(Some records)
◆ ◆ ◆ ◆ ◆ ◆ ◆

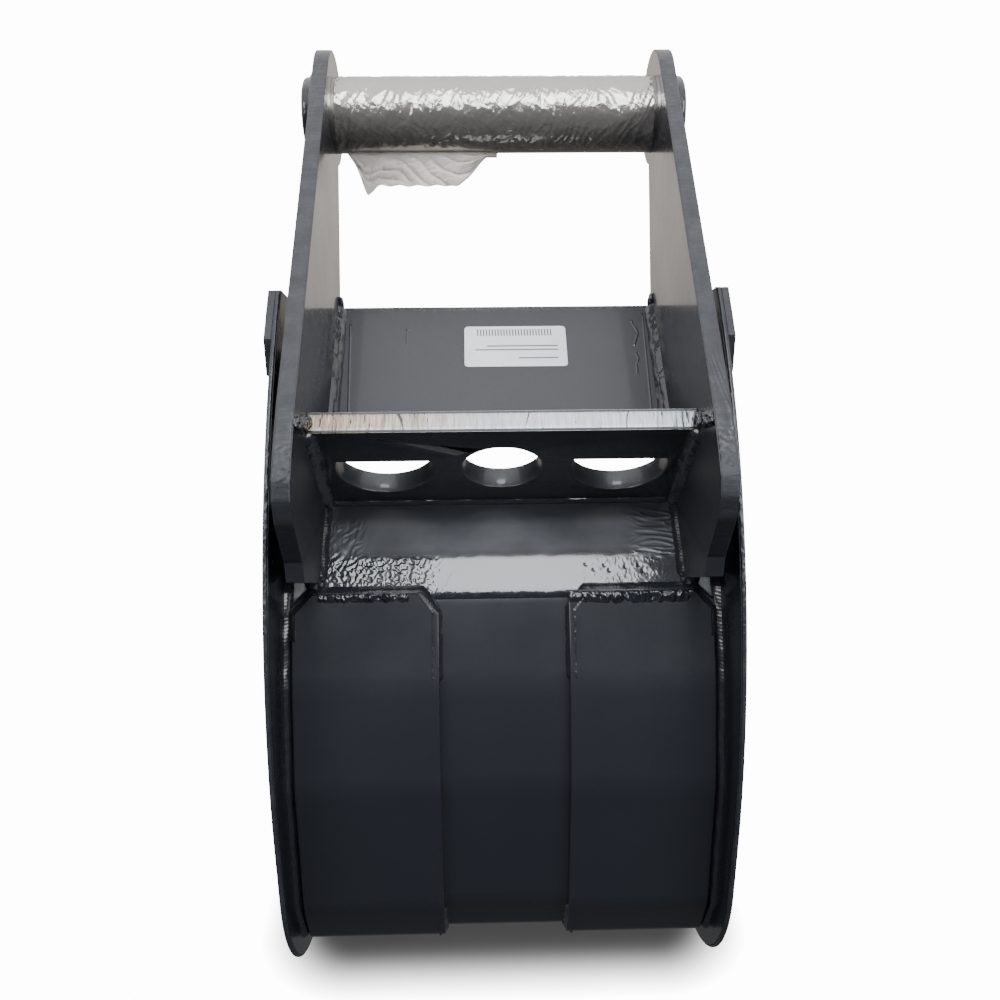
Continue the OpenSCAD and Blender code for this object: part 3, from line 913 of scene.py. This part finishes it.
def shaft_film():
    """Clear film wound round the shaft, with a torn flap left hanging."""
    half, gap = 161 * MM, 0.5 * MM
    first_turn, turned = -62, 300  # degrees round the shaft
    columns, rows = 260, 150
    bm = bmesh.new()
    verts = bmesh.ops.create_grid(bm, x_segments=columns, y_segments=rows, size=1)["verts"]
    for vert in verts:
        x, v = vert.co.x * half, (vert.co.y + 1) / 2
        turn = math.radians(first_turn + turned * v)
        fold = ridges(x / MM, v * 190, 58, 7.0, 32, 11.0) + 0.7 * ridges(x / MM, v * 190, -38, 5.0, 18, 14.0)
        lift = gap + (0.6 * fold + 0.15 * hills(x * 90, v * 12, 4)) * MM
        spoke = Vector((0, -math.cos(turn), math.sin(turn)))
        vert.co = at_x(SHAFT_AT, x) + (SHAFT_R + lift) * spoke
    wrap = finished("shaft_film", bm, film, smooth=60)
    thicken(wrap)

    left, right, drop = -153 * MM, 3 * MM, 44 * MM
    bm = bmesh.new()
    verts = bmesh.ops.create_grid(bm, x_segments=150, y_segments=44, size=1)["verts"]
    for vert in verts:
        u, v = (vert.co.x + 1) / 2, (vert.co.y + 1) / 2
        x = left + u * (right - left)
        reach = drop * (0.76 + 0.24 * fade(-u, -0.22, -0.08)) * fade(-u, -1.0, -0.72) * fade(u, -0.06, 0.10)
        reach = max(6 * MM, reach + 1.5 * MM * hills(u * 16, 0, 6))
        sway = 5 * math.sin(7 * u + 1.2 * v) + 4 * hills(u * 6, v * 2, 1)
        crease = 1.6 * ridges(u * 156, v * 44, 28, 14, 50, 5.0)
        crease += 0.9 * ridges(u * 156, v * 44, -50, 9, 22, 8.0)
        side_in = 9 * MM * v * fade(-u, -0.2, 0.0)
        vert.co = Vector((x + side_in, SHAFT_AT.y - 12 * MM + (sway * v + crease * fade(v, 0.0, 0.3)) * MM,
                          SHAFT_AT.z - SHAFT_R * 0.955 - v * reach))
    flap = finished("torn_film_flap", bm, flap_film, smooth=60)
    thicken(flap)


def thicken(sheet):
    """Give a sheet of film its thickness."""
    body = sheet.modifiers.new("thickness", "SOLIDIFY")
    body.thickness = FILM_THICK
    body.offset = 0


shaft_film()


def blank_label():
    """A white label with rounded corners, carrying plain bars only."""
    centre_x, from_top = 18.6 * MM, 28.5 * MM
    width, length, corner = 104 * MM, 54 * MM, 4 * MM
    thick = 0.25 * MM
    origin = seat_top + seat_down * from_top + seat_out * 0.05 * MM

    def card(bm, x0, x1, d0, d1, lift, height, round_by=0.0):
        spots = [at_x(origin + seat_down * d + seat_out * lift, centre_x + x)
                 for x, d in ((x0, d0), (x1, d0), (x1, d1), (x0, d1))]
        face = bm.faces.new([bm.verts.new(spot) for spot in spots])
        if round_by:
            bmesh.ops.bevel(bm, geom=list(face.verts), offset=round_by, offset_type="OFFSET",
                            segments=6, profile=0.5, affect="VERTICES", material=-1)
            face = max(bm.faces, key=lambda found: found.calc_area())
        raised = bmesh.ops.extrude_face_region(bm, geom=[face])["geom"]
        bmesh.ops.translate(bm, verts=moved_verts(raised), vec=seat_out * height)

    bm = bmesh.new()
    card(bm, -width / 2, width / 2, 0, length, 0, thick, corner)
    finished("blank_label", bm, label_paper())
    bm = bmesh.new()
    bars, pitch = 26, 3.0 * MM
    for i in range(bars):
        x = (i - bars / 2) * pitch
        card(bm, x, x + 1.3 * MM, 4 * MM, 13 * MM, thick, PRINT_THICK)
    for d, reach in ((26, 72), (31, 84), (42, 40)):
        card(bm, (43 - reach) * MM, 43 * MM, d * MM, (d + 1.6) * MM, thick, PRINT_THICK)
    finished("label_plain_bars", bm, label_ink())


blank_label()


def studio_sky():
    """Soft studio sky, dim on the camera's side and darker towards the floor."""
    world = bpy.data.worlds.new("studio_sky")
    world.use_nodes = True
    made = Nodes(world.node_tree)
    way = made.add("ShaderNodeTexCoord").outputs["Generated"]
    height, depth = (made.math("MULTIPLY_ADD", made.axis(way, name), 0.5, 0.5) for name in "ZY")
    mouth_side = made.ramp(height, [
        (0.0, (0.016, 0.016, 0.017)), (0.25, (0.03, 0.03, 0.031)), (0.47, (0.20, 0.185, 0.17)),
        (0.60, (0.24, 0.225, 0.21)), (1.0, (0.45, 0.45, 0.46))])
    camera_side = made.ramp(height, [
        (0.0, (0.014, 0.015, 0.016)), (0.25, (0.02, 0.021, 0.024)), (0.55, (0.028, 0.029, 0.034)),
        (0.72, (0.022, 0.024, 0.029)), (0.90, (0.30, 0.31, 0.33)), (1.0, (0.45, 0.45, 0.46))])
    blend = made.ramp(depth, [(0.30, (0, 0, 0)), (0.55, (1, 1, 1))])
    background = made.tree.nodes["Background"]
    made.feed(made.mix(blend, camera_side, mouth_side), background.inputs["Color"])
    background.inputs["Strength"].default_value = SKY_STRENGTH
    bpy.context.scene.world = world


def floor_mesh(bm):
    bmesh.ops.create_grid(bm, x_segments=1, y_segments=1, size=12)


def surround_mesh(bm):
    bmesh.ops.create_uvsphere(bm, u_segments=48, v_segments=24, radius=11)
    bmesh.ops.reverse_faces(bm, faces=bm.faces)


def floor_glow(made):
    """The floor's glow, shaded close to the bucket."""
    squares = []
    for name, middle, half in (("X", 0.0, 0.15), ("Y", -0.1, 0.195)):
        offset = made.math("ABSOLUTE", made.math("SUBTRACT", made.axis(made.place, name), middle))
        outside = made.math("MAXIMUM", made.math("SUBTRACT", offset, half), 0.0)
        squares.append(made.math("POWER", outside, 2.0))
    away = made.math("SQRT", made.math("ADD", *squares))
    share = made.math("POWER", made.range(away, 0.0, 0.1), 5.5)
    return made.range(share, 0.0, 1.0, 0.07, BACKDROP_GLOW)


def backdrop(name, build, glow):
    """A pale surface that only the camera sees."""
    bm = bmesh.new()
    build(bm)
    mesh = bpy.data.meshes.new(name)
    bm.to_mesh(mesh)
    bm.free()
    held = bpy.data.objects.new(name, mesh)
    bpy.context.scene.collection.objects.link(held)
    made = Finish(name)
    made.set(Emission_Strength=glow(made), Base_Color=(0, 0, 0), Roughness=1.0, Emission_Color=(1, 1, 1))
    dress(held, made.material)
    held.visible_diffuse = False
    held.visible_glossy = False
    held.visible_shadow = False


def soft_light(name, place, aim, size, radiance, tint=(1, 1, 1)):
    """A rectangular lamp of an even radiance, turned to the place it aims at."""
    lamp = bpy.data.lights.new(name, "AREA")
    lamp.shape = "RECTANGLE"
    lamp.size, lamp.size_y = size
    lamp.energy = radiance * math.pi * size[0] * size[1]
    lamp.color = tint
    held = bpy.data.objects.new(name, lamp)
    held.location = place
    held.rotation_mode = "QUATERNION"
    held.rotation_quaternion = (Vector(aim) - Vector(place)).to_track_quat("-Z", "Y")
    bpy.context.scene.collection.objects.link(held)


def photo_camera():
    """The camera that stands as the photograph's did."""
    lens = bpy.data.cameras.new("photo_camera")
    lens.sensor_width = SENSOR_MM
    lens.lens = SENSOR_MM * FOCAL_PX / PHOTO_PX
    camera = bpy.data.objects.new("photo_camera", lens)
    camera.rotation_mode = "QUATERNION"
    turn = (Matrix.Rotation(math.radians(YAW), 4, "Z") @ Matrix.Rotation(math.radians(90 - PITCH), 4, "X")
            @ Matrix.Rotation(math.radians(-ROLL), 4, "Z"))
    camera.location = EYE
    camera.rotation_quaternion = turn.to_quaternion()
    bpy.context.scene.collection.objects.link(camera)
    bpy.context.scene.camera = camera


for name, piece in nodes.items():
    usual = edge_paint if name.startswith(FLAME_CUT_PLATES) else paint
    dress(piece, {"hitch_shaft": shaft_steel, "locking_plate": dusty_paint}.get(name, usual))
    if not piece.hide_render:
        soften_edges(piece, 0.8 * MM)

studio_sky()
backdrop("studio_floor", floor_mesh, floor_glow)
backdrop("studio_surround", surround_mesh, lambda made: BACKDROP_GLOW)
soft_light("sky_light", (0.10, -1.88, 2.74), (0.02, -0.3, 0.4), (0.95, 1.6), 11, (0.90, 0.95, 1.0))
soft_light("left_window", (-2.0, -2.2, 2.2), BUCKET_MIDDLE, (1.7, 1.5), 7)
soft_light("right_window", (2.0, -2.2, 2.0), BUCKET_MIDDLE, (1.7, 1.5), 8)
soft_light("left_wall", (-2.6, -0.3, 1.3), BUCKET_MIDDLE, (0.9, 1.0), 1.2)
soft_light("right_wall", (2.6, -0.3, 1.3), BUCKET_MIDDLE, (0.9, 1.0), 1.2)
photo_camera()
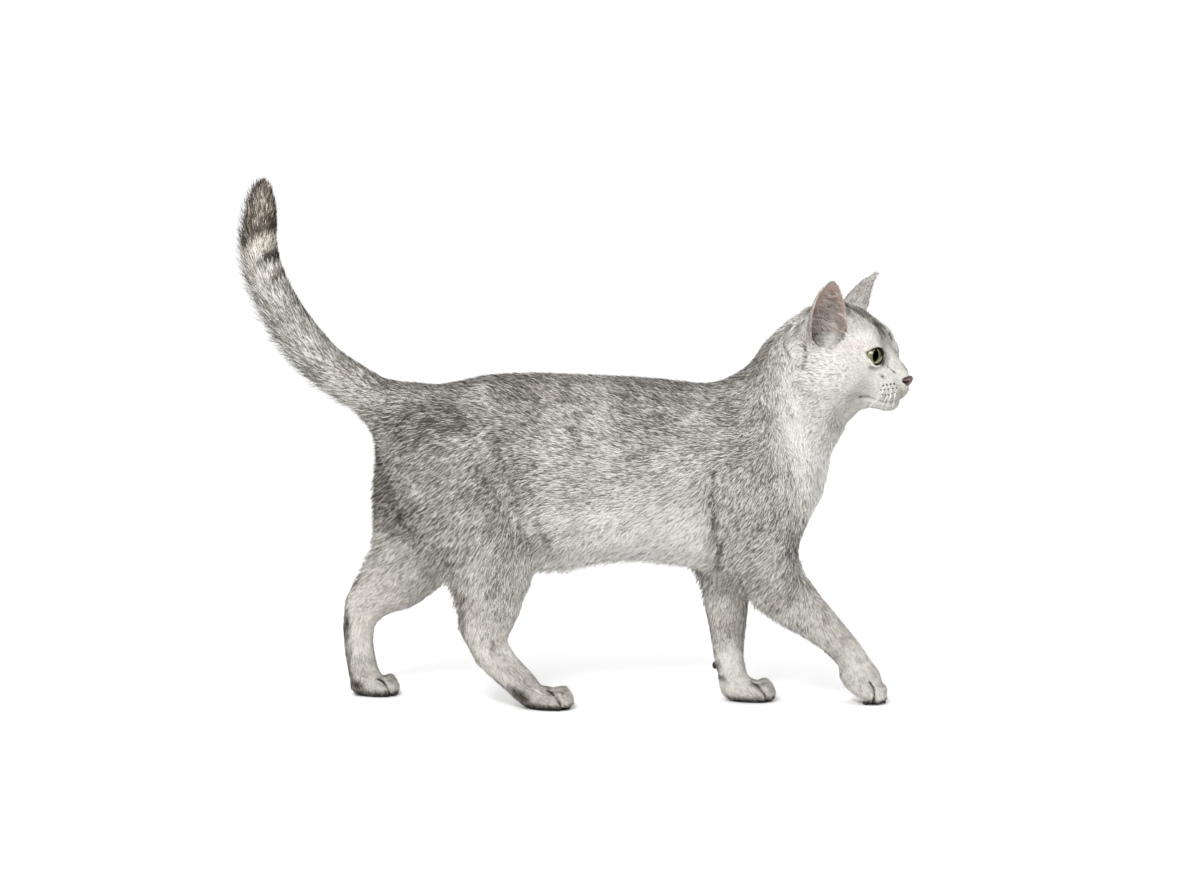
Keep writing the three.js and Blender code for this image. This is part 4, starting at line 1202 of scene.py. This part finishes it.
colour = in_tones(ease(front, 0.1, 0.95), NOSE_TONES) * (1 + 0.22 * grain + 0.7 * ridge)[:, None]
hole = np.clip(pit * 1.2 + 0.6 * groove, 0, 1)[:, None]
colour = colour * (1 - hole) + linear("120B0A") * hole
paint(mesh, "nose_colour", colour)
mesh.materials.append(leather)
object_of(mesh, "nose_leather", "nose")

# ---------------------------------------------------------------------------------------------
# Whiskers: stiff white hairs from three rows of dark pores on each lip, and a few over each eye.
# Each is a tapering rod swept along a curve that droops back; the pores are small dark beads.
# ---------------------------------------------------------------------------------------------
# Rows of pores in the head's frame, left side: front end, back end and how many.
PORE_ROWS = [
    ([51.6, 14.0, -7.8], [43.6, 18.4, -11.0], 4),
    ([53.6, 12.8, -11.2], [42.4, 18.4, -15.6], 5),
    ([53.2, 13.4, -15.0], [44.5, 16.8, -19.6], 5),
]
BROW_PORES = [[27, 22, 25], [25, 24, 24], [23, 25.5, 22.5]]
WHISKER_R = 0.19
WHISKER_STEPS = 8
# whisker keratin: stiff, white and smooth
whisker_keratin = plain_finish("white_whisker_keratin", "FBFAF6", 0.35)
onto_skin = BVHTree.FromPolygons([tuple(v) for v in places], [tuple(p.vertices) for p in whole.polygons])


def on_skin(spot):
    """The point of the hide nearest a place in the head's frame, and its normal, in mm."""
    at, normal, _, _ = onto_skin.find_nearest(Vector(from_head(spot)))
    return np.array(at), np.array(normal)


whiskers = bpy.data.curves.new("whiskers", "CURVE")
whiskers.dimensions = "3D"
whiskers.bevel_depth = WHISKER_R * MM
whiskers.bevel_resolution = 1
whiskers.use_fill_caps = True
beads = bmesh.new()


def sweep(start, way, droop, long, thick):
    """One whisker as a line of the curve, drooping and thinning to its tip."""
    line = whiskers.splines.new("POLY")
    line.points.add(WHISKER_STEPS)
    for i in range(WHISKER_STEPS + 1):
        s = i / WHISKER_STEPS
        co = (start + way * long * s + droop * long * s * s) * MM
        line.points[i].co = (*co, 1)
        line.points[i].radius = thick * (1 - 0.85 * s)


for flip in (-1, 1):
    for row, (front_end, back_end, count) in enumerate(PORE_ROWS):
        for i in range(count):
            t = i / (count - 1)
            spot = (np.array(front_end) * (1 - t) + np.array(back_end) * t) * np.array([1, flip, 1])
            at, normal = on_skin(spot)
            size = 0.8 - 0.1 * row
            where = Matrix.Translation(Vector((at + normal * 1.1) * MM))
            bmesh.ops.create_icosphere(beads, subdivisions=1, radius=size * MM, matrix=where)
            if row < 1 and i < 2 or (row + i) % 2 and t > 0.4:
                continue
            way = unit(HEAD_TURN @ np.array([0.42 - 0.8 * t, flip * 0.9, -0.45 - 0.12 * row]))
            droop = HEAD_TURN @ np.array([-0.05, 0, -0.24])
            sweep(at + normal * 0.4, way, droop, 16 + 11 * t + rng.uniform(-1.5, 1.5), 1)
    for spot in BROW_PORES:
        at, normal = on_skin(np.array(spot) * np.array([1, flip, 1]))
        way = unit(normal + HEAD_TURN @ np.array([-0.2, 0, 0.9]))
        sweep(at, way, HEAD_TURN @ np.array([-0.3, 0, -0.1]), rng.uniform(11, 14), 0.5)
holder = placed("holder", whiskers)
rods = bpy.data.meshes.new_from_object(holder.evaluated_get(bpy.context.evaluated_depsgraph_get()))
rods.name = "whiskers"
bpy.data.objects.remove(holder)
bpy.data.curves.remove(whiskers)
rods.materials.clear()
rods.materials.append(whisker_keratin)
object_of(rods, "whisker")
# the skin round a whisker's root: dark and dull
mesh = mesh_of("whisker_pores", beads)
mesh.materials.append(plain_finish("dark_pore_skin", "2B2624", 0.6))
object_of(mesh, "whisker")

# ---------------------------------------------------------------------------------------------
# The pads: bare dark leather under each paw, one wide pad and four toe pads, with a claw over each
# toe pad and a small pad behind each fore wrist. All are flattened balls and short cones.
# ---------------------------------------------------------------------------------------------
# Places in a paw's own frame for a knuckle at the origin: x, y, half length, half width.
TOES = [(13.6, -3.7, 4.6, 3.3), (13.6, 3.7, 4.6, 3.3), (8.6, -10.2, 4.2, 3.1), (8.6, 10.2, 4.2, 3.1)]
HEEL = (-2.5, 0.0, 7.0, 8.5)
PAD_HIGH = 2.0
# place and half sizes
WRIST_PADS = [((116.5, 12.5, 29), (2.4, 2.4, 3.2)), ((208.5, -4, 45), (2.2, 2.2, 3.0))]
CLAW_LEAN = math.radians(118)
root_r, tip_r, claw_long = 0.9 * MM, 0.12 * MM, 3.6 * MM
pads = bmesh.new()
claws = bmesh.new()


def flat_ball(place, half, segments, rings, turn=Matrix()):
    """A pad as a ball of three half sizes, in mm, at a place in the frame that turn gives."""
    form = Matrix.Translation(Vector(place) * MM) @ Matrix.Diagonal((*(Vector(half) * MM), 1))
    bmesh.ops.create_uvsphere(pads, u_segments=segments, v_segments=rings, radius=1, matrix=turn @ form)


for name, (x, y, lift, heading, dip, size) in PAWS.items():
    headed = Matrix.Rotation(math.radians(heading), 4, "Z")
    dipped = Matrix.Rotation(math.radians(dip), 4, "Y")
    tilt = dip / 32  # 1 for the paw that comes down toes first, whose heel pad is off the floor
    high = PAD_HIGH * (1 - 0.2 * tilt)
    for px, py, half_x, half_y in TOES + [HEEL] * (tilt == 0):
        place = ((px - 1.8 * tilt) * size, (0.8 - 0.1 * tilt) * py * size, high)
        half = (half_x * (1 - 0.3 * tilt) * size, half_y * (1 - 0.25 * tilt) * size, high)
        flat_ball(place, half, 24, 14, Matrix.Translation(Vector((x, y, 0)) * MM) @ headed)
    foot = Matrix.Translation(Vector((x, y, lift)) * MM) @ headed @ dipped
    for i in (-1.5, -0.5, 0.5, 1.5):
        claw_at = Vector((18.6 - 1.2 * tilt - 2.4 * i * i, 7.3 * i, 5.5 + 3 * tilt)) * size * MM
        form = foot @ Matrix.Translation(claw_at) @ Matrix.Rotation(CLAW_LEAN, 4, "Y")
        bmesh.ops.create_cone(
            claws, cap_ends=True, segments=12, radius1=root_r, radius2=tip_r, depth=claw_long, matrix=form
        )
for place, half in WRIST_PADS:
    flat_ball(place, half, 20, 12)
# paw pad leather: dark, dull and finely pebbled
pad_leather = plain_finish("pebbled_pad_leather", "2A2422", 0.55)
PEBBLE = 0.8 * MM
tree = pad_leather.node_tree
place = node(tree, "ShaderNodeTexCoord")
pebbles = node(tree, "ShaderNodeTexVoronoi", [("Vector", place.outputs["Object"])], in_Scale=1 / PEBBLE)
raised = [("Height", pebbles.outputs["Distance"])]
bump = node(tree, "ShaderNodeBump", raised, in_Strength=0.3, in_Distance=0.1 * MM)
tree.links.new(bump.outputs["Normal"], tree.nodes["Principled BSDF"].inputs["Normal"])
mesh = mesh_of("paw_pads", pads)
mesh.materials.append(pad_leather)
object_of(mesh, "pad")
# claw horn: pale, clear and smooth
mesh = mesh_of("claws", claws)
mesh.materials.append(plain_finish("clear_claw_horn", "B9ABA0", 0.3))
object_of(mesh, "claw")

# ---------------------------------------------------------------------------------------------
# Floor, light and camera: a white board under even white light, with soft boxes above and to the
# cat's right. The camera stands far off on that side, a little above the cat and tipped down to it.
# ---------------------------------------------------------------------------------------------
FLOOR_HALF = 30  # m
WORLD_LIGHT = 1.09
sheet = bmesh.new()
bmesh.ops.create_grid(sheet, x_segments=1, y_segments=1, size=FLOOR_HALF)
floor = placed("floor", mesh_of("floor", sheet))
floor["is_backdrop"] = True
floor.visible_glossy = False  # so that the eyes mirror the soft boxes alone
# painted board: white and quite matt
board = plain_finish("matt_white_board", "F7F7F7", 0.9)
board.node_tree.nodes["Principled BSDF"].inputs["Specular IOR Level"].default_value = 0
floor.data.materials.append(board)
world = bpy.data.worlds.new("studio")
bpy.context.scene.world = world
world.use_nodes = True
world.node_tree.nodes["Background"].inputs["Color"].default_value = (1, 1, 1, 1)
world.node_tree.nodes["Background"].inputs["Strength"].default_value = WORLD_LIGHT
world.cycles_visibility.glossy = False
# Soft boxes: place, width and height, power, and whether it lights the coat or only shines in the eyes.
LIT_AT = Vector((0.05, 0, 0.2))  # where they face
SOFT_BOXES = [
    ((-0.4, -1.44, 1.23), (0.55, 0.42), 24, True),
    ((0.3, -0.4, 2.6), (2.6, 2.6), 8, True),
    ((-0.42, -1.5, 1.28), (1.15, 0.8), 46, False),
]
for i, (spot, (wide, tall), power, lights_coat) in enumerate(SOFT_BOXES):
    box = bpy.data.lights.new(f"soft_box_{i + 1}", "AREA")
    box.shape = "RECTANGLE"
    box.size, box.size_y, box.energy = wide, tall, power
    lamp = placed(box.name, box)
    lamp.location = spot
    lamp.visible_diffuse = lights_coat
    lamp.rotation_euler = (LIT_AT - Vector(spot)).to_track_quat("-Z", "Y").to_euler()
CAMERA_DISTANCE = 3.2
CAMERA_TILT = math.radians(7)
CAMERA_AIM = Vector((0.019825, 0, 0.214))
VIEW_WIDE = 0.996  # how much of the aim's plane the camera takes in, m
SENSOR = 36
camera = placed("camera", bpy.data.cameras.new("camera"))
camera.data.sensor_width = SENSOR
camera.data.lens = SENSOR * CAMERA_DISTANCE / VIEW_WIDE
camera.data.clip_end = 50
camera.location = CAMERA_AIM + CAMERA_DISTANCE * Vector((0, -math.cos(CAMERA_TILT), math.sin(CAMERA_TILT)))
camera.rotation_euler = (math.pi / 2 - CAMERA_TILT, 0, 0)
bpy.context.scene.camera = camera
bpy.context.scene.view_settings.view_transform = "Standard"

low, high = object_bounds()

◆ ◆ ◆ ◆ ◆ ◆ ◆

◆ Problem details ◆
Pull out all lines from the entries above that include the word "finishes".

◆ Final result ◆
Continue the OpenSCAD and Blender code for this object: part 3, from line 913 of scene.py. This part finishes it.
Keep writing the three.js and Blender code for this image. This is part 4, starting at line 1202 of scene.py. This part finishes it.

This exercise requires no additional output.